|In the Amsterdam airport, on my way to Kenya for the first time, in college, 2005|
Chacos on my feet, camera in my backpack... I was off to capture the world (and learn a ton along the way!)
And so, while I was once worried about coming back to the States and to no one who could understand my weird Christian world-perspective or grieve and rejoice with me about events around the world, I've found my life to be anything but. And while cross-cultural marriage has its challenges (much less than expected, to be honest, in the case of these two crazy world-travelers!!!), the perks of joining with another international for life, and of having an incredible multicultural community in part because of it, makes my life richer and more thankful. Who knew I would have the chance with my husband to touch and shine light in the lives of people from every continent* around the world without setting foot outside of good ol' Dutchland, West Michigan?
I get to tutor kids from overseas and whose parents are internationals. I think missionary and third culture kids are some of the coolest kids out there. We're surrounded by cross-cultural marriages in our church and at our dinner table.
Who would have guessed our wedding party would have people representing every continent* without even realizing?
|Our wedding 'guestmap' :)|
And then there are the (completely regular) days when I sit at our dinner table as the only "American," among a Korean, a French man, and an Egyptian straight in from overseas. Or with a Korean, Bulgarian, a Nepelese man, and a Malaysian.
Notice the continuing Korean theme? Yep, this guy's pretty much my favorite. :)
|Picture taken by Samara, budding photographer, age 10.|
I've tried more new foods since returning from the Land of Tanz than I did while there. I know what celebratory Chinese New Moon cakes taste like, what traditional red bean tteok treats look like for Korean thanksgiving, and that Bulgarians make the best cheesy bread and salad on the planet. I know that Malaysia knows how to make some seriously cute wall-hangings of monkeys for the upcoming Chinese New Year's "Year of the Monkey," that Koreans say "Kimchi!" instead of "Cheese!" when taking pictures, and that little girls from Bulgaria, Iran, Mexico, Uganda, and Australia all equally love to sing the "Let it go" song with the same exuberant gusto and sweeping elaborate gestures as their American counterparts.

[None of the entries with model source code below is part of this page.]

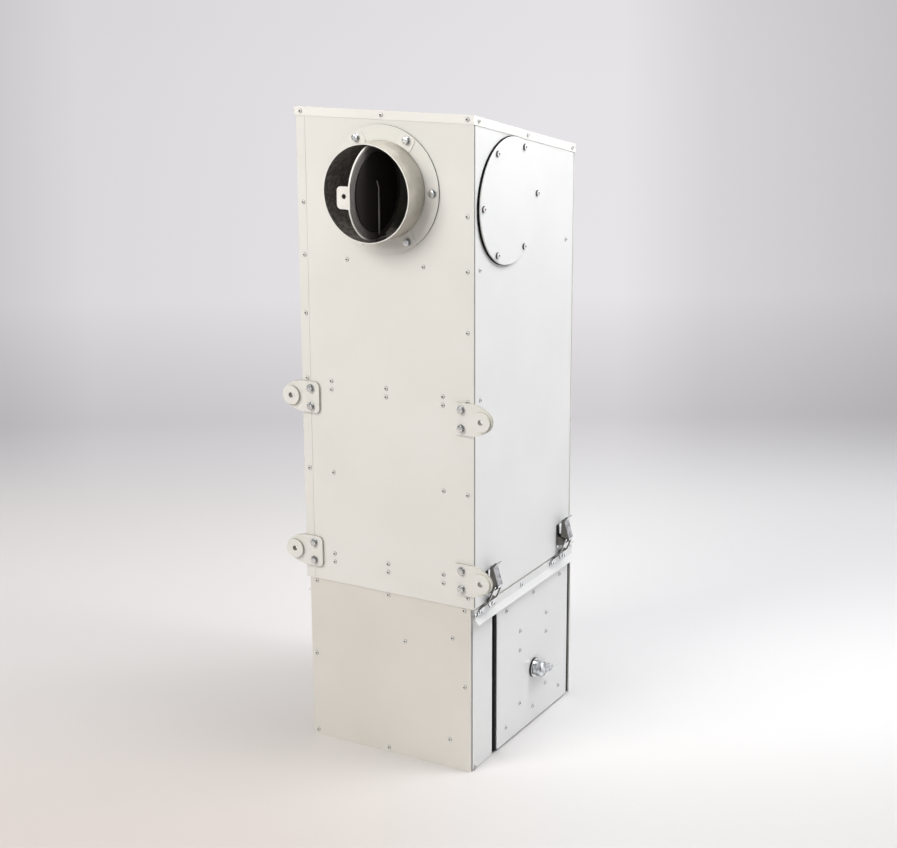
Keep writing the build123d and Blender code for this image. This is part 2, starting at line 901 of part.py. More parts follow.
def make_latch_strike(side, latch_y, name):
    """Fan shaped plate on the rail that rises to a hook in front of the seam."""
    foot_x = side * (lower_half_width + rail_thickness)
    face_x = side * (half_width + strike_out)
    lip_x = side * (half_width + strike_out + strike_sheet + hook_reach)
    foot_top = strike_foot_bottom + strike_foot_rise
    with BuildPart() as strike:
        with BuildSketch(Plane.XZ.offset(-latch_y - strike_half_foot)):
            with BuildLine():
                Polyline(
                    (foot_x, strike_foot_bottom),
                    (foot_x, foot_top),
                    (face_x, strike_shoulder),
                    (face_x, strike_top),
                    (lip_x, strike_top - hook_drop),
                )
                offset(amount=strike_sheet, side=Side.RIGHT if side > 0 else Side.LEFT)
            make_face()
        extrude(amount=2 * strike_half_foot)
        with BuildSketch(Plane.YZ):
            with BuildLine():
                Polyline(
                    (latch_y - strike_half_foot, strike_foot_bottom - strike_sheet),
                    (latch_y + strike_half_foot, strike_foot_bottom - strike_sheet),
                    (latch_y + strike_half_foot, strike_foot_bottom + foot_straight),
                    (latch_y + strike_half_hook, strike_shoulder),
                    (latch_y + strike_half_hook, strike_top + strike_sheet),
                    (latch_y - strike_half_hook, strike_top + strike_sheet),
                    (latch_y - strike_half_hook, strike_shoulder),
                    (latch_y - strike_half_foot, strike_foot_bottom + foot_straight),
                    close=True,
                )
            make_face()
            with BuildLine():
                Polyline(
                    (latch_y - notch_half_foot, strike_foot_bottom - 2 * strike_sheet),
                    (latch_y + notch_half_foot, strike_foot_bottom - 2 * strike_sheet),
                    (latch_y + notch_half_top, strike_shoulder - notch_top_drop),
                    (latch_y - notch_half_top, strike_shoulder - notch_top_drop),
                    close=True,
                )
            make_face(mode=Mode.SUBTRACT)
        extrude(amount=side * 2 * half_width, mode=Mode.INTERSECT)
    save(strike, name)


make_left_side_panel()
make_right_side_panel()
make_front_panel()
make_back_panel()
make_top_cap()
make_seam_frame()
make_spigot_flange()
make_spigot_tube()
make_damper_blade()
make_blade_seal()
make_clamp_disc()
make_damper_rod()
make_blanking_gasket()
make_blanking_plate()
for side, side_name in ((-1, "left"), (1, "right")):
    make_lug(side, seam_height + lower_lug_rise, f"{side_name}_lower_lug")
    make_lug(side, seam_height + upper_lug_rise, f"{side_name}_upper_lug")
make_lower_front()
make_lower_back()
make_lower_left_side()
make_service_wall()
make_service_trim()
make_lower_floor()
make_door_seal()
make_access_door()
make_handle_rose()
make_turn_handle()
for side, side_name in ((-1, "left"), (1, "right")):
    make_rail(side, f"{side_name}_rail")
    for latch_y, place_name in ((latch_front_y, "front"), (latch_rear_y, "rear")):
        latch = f"{side_name}_{place_name}_latch"
        make_latch_base(side, latch_y, f"{latch}_base")
        make_latch_lever(side, latch_y, f"{latch}_lever")
        make_latch_bail(side, latch_y, f"{latch}_bail")
        make_latch_strike(side, latch_y, f"{latch}_strike")
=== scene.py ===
# Air handling unit: finishes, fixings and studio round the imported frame
import math

import bmesh
import bpy
from mathutils import Matrix, Vector


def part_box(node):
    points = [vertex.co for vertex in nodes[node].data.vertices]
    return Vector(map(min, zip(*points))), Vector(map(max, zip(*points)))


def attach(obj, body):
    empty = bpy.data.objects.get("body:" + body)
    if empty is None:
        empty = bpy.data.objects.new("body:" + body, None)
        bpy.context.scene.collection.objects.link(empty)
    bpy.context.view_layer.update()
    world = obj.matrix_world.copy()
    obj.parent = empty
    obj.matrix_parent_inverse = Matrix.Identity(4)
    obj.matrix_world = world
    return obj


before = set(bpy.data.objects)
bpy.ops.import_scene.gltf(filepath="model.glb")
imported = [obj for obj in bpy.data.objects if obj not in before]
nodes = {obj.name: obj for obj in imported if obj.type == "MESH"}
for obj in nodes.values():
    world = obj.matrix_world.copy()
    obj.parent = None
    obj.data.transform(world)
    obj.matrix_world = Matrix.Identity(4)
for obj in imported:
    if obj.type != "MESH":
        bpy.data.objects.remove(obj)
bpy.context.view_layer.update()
print("frame loaded:", len(nodes), "nodes")

mm = 0.001  # sizes below are in millimetres, and meshes in metres


def lowOf(node, axis):
    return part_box(node)[0][axis] / mm


def highOf(node, axis):
    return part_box(node)[1][axis] / mm


def midOf(node, axis):
    return (lowOf(node, axis) + highOf(node, axis)) / 2


# Thickness of the sheets that bolts stand on
sheets = {"lug": 4.0, "tab": 1.2}

# Faces that the fixings stand on, read from the frame
place = {
    "frontY": lowOf("front_panel", 1),
    "backY": highOf("back_panel", 1),
    "sideX": highOf("right_side_panel", 0),
    "capFrontY": lowOf("top_cap", 1),
    "capBackY": highOf("top_cap", 1),
    "capSideX": highOf("top_cap", 0),
    "lowerX": highOf("lower_front", 0),
    "lowerFrontY": lowOf("lower_front", 1),
    "lowerBackY": highOf("lower_back", 1),
    "doorX": highOf("access_door", 0),
    "plateX": highOf("blanking_plate", 0),
    "portY": midOf("blanking_plate", 1),
    "portZ": midOf("blanking_plate", 2),
    "spigotZ": midOf("spigot_flange", 2),
    "mouthY": lowOf("spigot_tube", 1),
    "tabY": lowOf("spigot_flange", 1) - sheets["tab"],
    "lugFaceY": lowOf("front_panel", 1) - sheets["lug"],
}


def toLinear(hexCode):
    # sRGB hex to the linear colour that the shaders take
    channels = [int(hexCode[i:i + 2], 16) / 255 for i in (0, 2, 4)]
    return (*[c / 12.92 if c <= 0.04045 else ((c + 0.055) / 1.055) ** 2.4 for c in channels], 1.0)


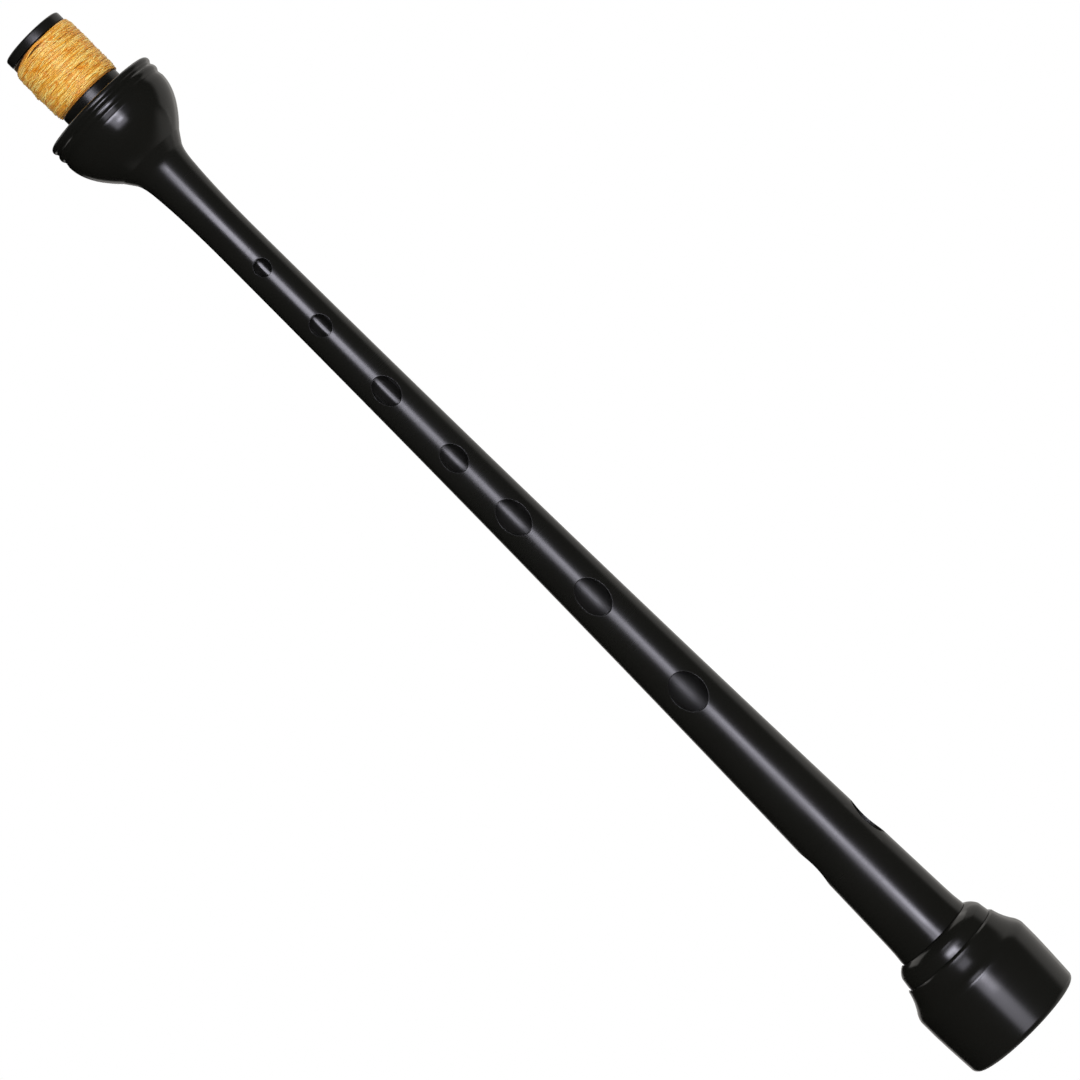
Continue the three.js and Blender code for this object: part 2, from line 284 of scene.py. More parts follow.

There are the days when I connect with dear-to-my-heart missionary friends from the Land of Tanz and my heat aches for the people I got to serve with there. I still want my kids to grow up overseas, if even for a short time, and I wish the country we live in wasn't so bent on individualism that we'd get excited for a neighbor willing to trade ingredients and share household items when needed.
But I have no doubt that this is where I'm supposed to be. That God's crazy, out-of-this-world plans were established for me long long ago, and that they are better than I could ever have imagined. And so we set out on our knees with prayers for wisdom, grace for ourselves and each other, and a lot of thankfulness each day as we cross cultures in our home and beyond... and know that none of these opportunities, connections, or relationships would be possible without Him.